I think there are a number of reasons not to set up a “parallel” marriage system in the church. I canvass many of these in the paper linked above. Creating a marriage system will mean creating a system to deal with divorce, and addressing “conflict of law” issues where parties may be married in one church but not in another. Section 101 of the Act is designed to discourage religious “marriages” that are contrary to the policy of Australia, such as a celebrant purporting to solemnise an under-age wedding, or a polygamous marriage. I do not think Christian ministers ought to be undermining s 101 by breaching it in this way.

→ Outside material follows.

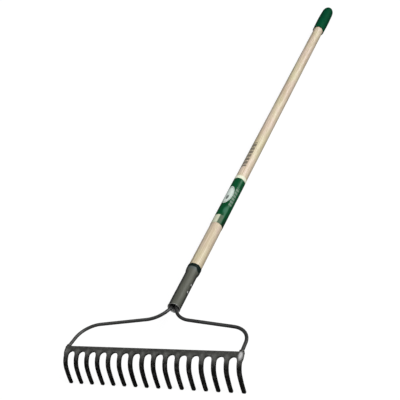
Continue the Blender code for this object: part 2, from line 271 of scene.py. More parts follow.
def enamel(name, dark, light, roughness, lighter_where):
    """Charcoal enamel over steel: orange peel, drifts of tone, bare metal where edges are rubbed, painted
    shade low on the tines, a painted highlight on the tine roots and at the weld laps, painted light where
    a piece's edge values carry it, and a tone that grows lighter from the first of two X places to the
    second.
    """
    lighter_tone = (0.10, 0.098, 0.088)
    unlit = (0.003, 0.003, 0.003)
    root_highlight = (0.112, 0.112, 0.103)
    rubbed_and_lit_steel = (0.20, 0.195, 0.185)
    ground_steel_highlight = (0.62, 0.61, 0.60)
    wear = 0.4
    g = Graph(name)
    drift = g.noise(38, detail=4, rough=0.6)
    speckle = g.noise(900, detail=2)
    tone = g.add(g.times(drift, 0.75), g.times(speckle, 0.25))
    color = g.mix(g.ease(tone, 0.35, 0.65), dark, light)
    # lighter towards one end along X
    color = g.mix(g.ease(g.split()["X"], *lighter_where, 0.0, 0.25), color, lighter_tone)
    color = g.mix(g.times(g.painted("low"), 0.8), color, unlit)
    # painted highlight: the tine roots are lightened where the bend catches the light
    color = g.mix(g.times(g.painted("root"), 0.85), color, root_highlight)
    rubbed_and_lit = g.roughened(g.painted("edge"), 1.6, 160, detail=5, rough=0.7)
    scratch = g.ease(g.noise((2200, 90, 2200), detail=2), 0.68, 0.74)
    bare_and_lit = g.math("MAXIMUM", g.times(g.ease(rubbed_and_lit, 0.95, 1.35), wear), g.times(scratch, 0.12 * wear))
    color = g.mix(bare_and_lit, color, rubbed_and_lit_steel)
    ground_and_lit = g.roughened(g.painted("ground_and_lit"), 0.5, 500, detail=4, rough=0.7)
    # ground steel at the weld laps, brightened into a painted highlight
    color = g.mix(g.ease(ground_and_lit, 0.15, 0.8), color, ground_steel_highlight)
    peel = g.bump(g.noise(1100, detail=2), 0.05 * MM, 0.35)
    forged = g.bump(g.noise(120, detail=5, rough=0.65), 0.4 * MM, 0.35, under=peel)
    rough = g.add(g.times(g.noise(300, detail=3), 0.18), roughness - 0.09)
    return g.finish(
        Base_Color=color, Roughness=g.fade(bare_and_lit, rough, 0.38), Metallic=g.times(bare_and_lit, 0.7),
        Specular_IOR_Level=g.fade(g.painted("low"), 0.4, 0.06), Normal=forged)


def weld_metal():
    """A bead that cooled in ripples, under thin enamel, with dark spatter on it."""
    dark, light = (0.045, 0.044, 0.042), (0.17, 0.165, 0.155)
    spatter = (0.02, 0.019, 0.018)
    g = Graph("weld_bead")
    drift = g.noise(220, detail=4, rough=0.6)
    color = g.mix(g.ease(drift, 0.35, 0.7), dark, light)
    color = g.mix(g.ease(g.cells(900), 0.12, 0.3), spatter, color)
    return g.finish(
        Base_Color=color, Metallic=0.55, Roughness=g.add(g.times(drift, 0.3), 0.3),
        Normal=g.bump(g.noise(700, detail=4, rough=0.7), 0.25 * MM, 0.5))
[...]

It would of course be perfectly possible to have a “blessing” or “thanksgiving” ceremony for congregation members who had been married at a civil registry office or by another celebrant. That, with respect, would seem to a better option for a minister who cannot in conscience continue to solemnise lawful marriages.
There will no doubt be many more issues to canvass following this amendment. I have already made it clear that I don’t think it was a good idea. It is to be hoped that believers who now find themselves at odds with a fundamental shift in a major social institution will be allowed to continue to live out their faith in ways that glorify God and bless the community.